## Stated exercise
Reproduce all of the material exactly as shown.

## Stored data
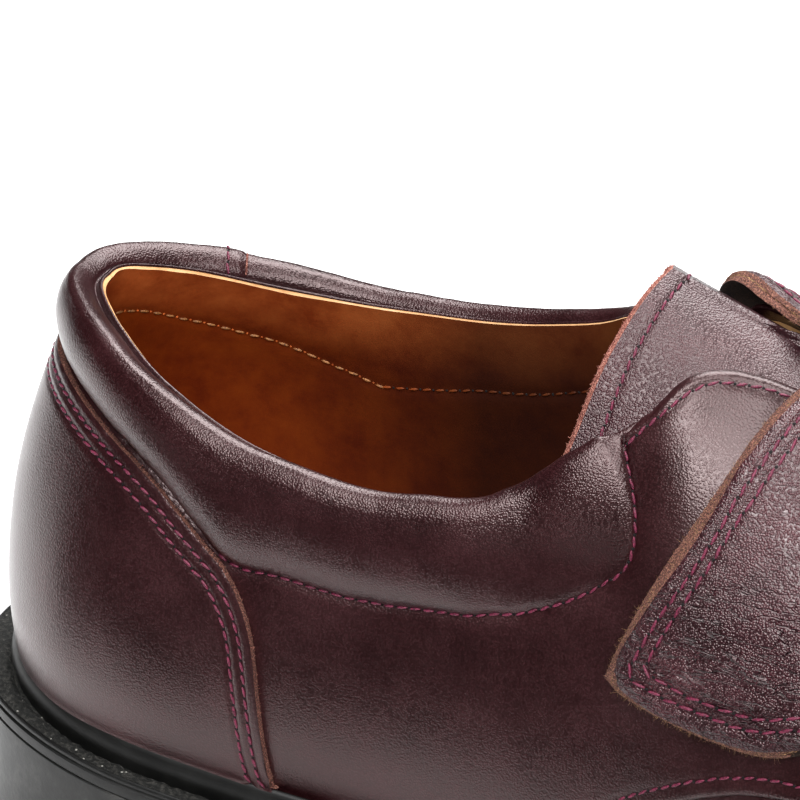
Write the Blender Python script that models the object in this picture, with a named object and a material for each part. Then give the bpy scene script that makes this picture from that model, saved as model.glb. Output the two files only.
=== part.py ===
"""Derby shoe, right foot: a leather upper on a moulded rubber unit sole, closed by one wide strap.

Toe +X, outer (lateral) side -Y, inner (medial) side +Y, up +Z, standing on z = 0, its origin under
the middle of the sole's box. Sizes in the tables are millimetres; meshes are made in metres.
Every leather piece is taken from one surface, the lasted form of the shoe. A place on that form is
given by "along", the distance from the heel's back to the foot of a rib on the feather line, and
"rise", the share of the rib's length from the feather line (0) to the topline or the ridge (1).
"""

import math

import bmesh
import bpy
import numpy as np

MM = 0.001
LATERAL = -1
MEDIAL = 1

# Driving sizes
LAST_LENGTH = 288.0
UPPER_WALL = 1.8
GAP = 0.3
OVERLAY_GAP = 0.45
TONGUE_GAP = 0.8
MERGE = 1e-5

# From here forward both sides end on one ridge, and the ridge is blended over this run
CLOSED_FROM = 125.0
CLOSED_RUN = 20.0

# Where the box's middle lies in the last's own frame
CENTRE_X = 144.0
CENTRE_Y = -0.8

# Welt and sole, measured outwards from the feather line and down from it
LASTED_DEPTH = 5.5
WELT_REACH = 5.6
WELT_INNER = -7.0
WELT_FOOT = 9.4
SHELF_DROP = LASTED_DEPTH + GAP
SOLE_TOP = WELT_FOOT + GAP
INSOLE_TOP = 2.6

# Heel and tread
RIM_WIDTH = 9.0
TREAD_DEPTH = 2.4
TREAD_SLOPE = 0.5

# Leather pieces
COUNTER_THICKNESS = 1.5
COUNTER_FOOT = 0.012
TONGUE_THICKNESS = 2.6
TONGUE_TUCK = 0.16
TONGUE_LOW = 0.46
TONGUE_REAR = 112.0
TONGUE_FRONT = 182.0
TONGUE_CLEAR = 0.03
TONGUE_TOP_LIFT = -1.2
TONGUE_DIP = 134.0
TONGUE_DIP_RUN = 6.0
STRAP_THICKNESS = 2.9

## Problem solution
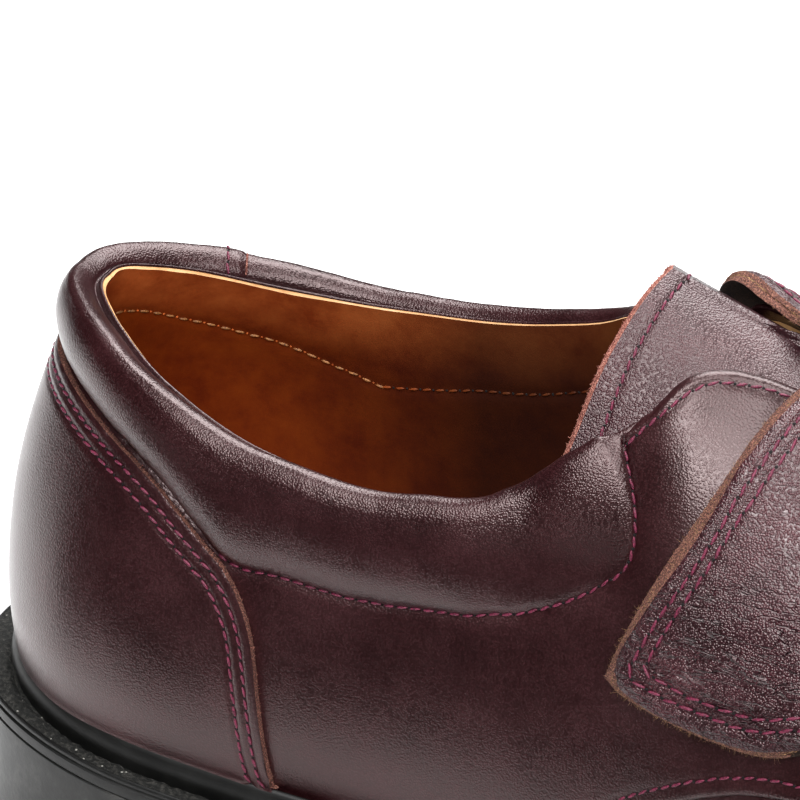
Write the Blender Python script that models the object in this picture, with a named object and a material for each part. Then give the bpy scene script that makes this picture from that model, saved as model.glb. Output the two files only.
=== part.py ===
"""Derby shoe, right foot: a leather upper on a moulded rubber unit sole, closed by one wide strap.

Toe +X, outer (lateral) side -Y, inner (medial) side +Y, up +Z, standing on z = 0, its origin under
the middle of the sole's box. Sizes in the tables are millimetres; meshes are made in metres.
Every leather piece is taken from one surface, the lasted form of the shoe. A place on that form is
given by "along", the distance from the heel's back to the foot of a rib on the feather line, and
"rise", the share of the rib's length from the feather line (0) to the topline or the ridge (1).
"""

import math

import bmesh
import bpy
import numpy as np

MM = 0.001
LATERAL = -1
MEDIAL = 1

# Driving sizes
LAST_LENGTH = 288.0
UPPER_WALL = 1.8
GAP = 0.3
OVERLAY_GAP = 0.45
TONGUE_GAP = 0.8
MERGE = 1e-5

# From here forward both sides end on one ridge, and the ridge is blended over this run
CLOSED_FROM = 125.0
CLOSED_RUN = 20.0

# Where the box's middle lies in the last's own frame
CENTRE_X = 144.0
CENTRE_Y = -0.8

# Welt and sole, measured outwards from the feather line and down from it
LASTED_DEPTH = 5.5
WELT_REACH = 5.6
WELT_INNER = -7.0
WELT_FOOT = 9.4
SHELF_DROP = LASTED_DEPTH + GAP
SOLE_TOP = WELT_FOOT + GAP
INSOLE_TOP = 2.6

# Heel and tread
RIM_WIDTH = 9.0
TREAD_DEPTH = 2.4
TREAD_SLOPE = 0.5

# Leather pieces
COUNTER_THICKNESS = 1.5
COUNTER_FOOT = 0.012
TONGUE_THICKNESS = 2.6
TONGUE_TUCK = 0.16
TONGUE_LOW = 0.46
TONGUE_REAR = 112.0
TONGUE_FRONT = 182.0
TONGUE_CLEAR = 0.03
TONGUE_TOP_LIFT = -1.2
TONGUE_DIP = 134.0
TONGUE_DIP_RUN = 6.0
STRAP_THICKNESS = 2.9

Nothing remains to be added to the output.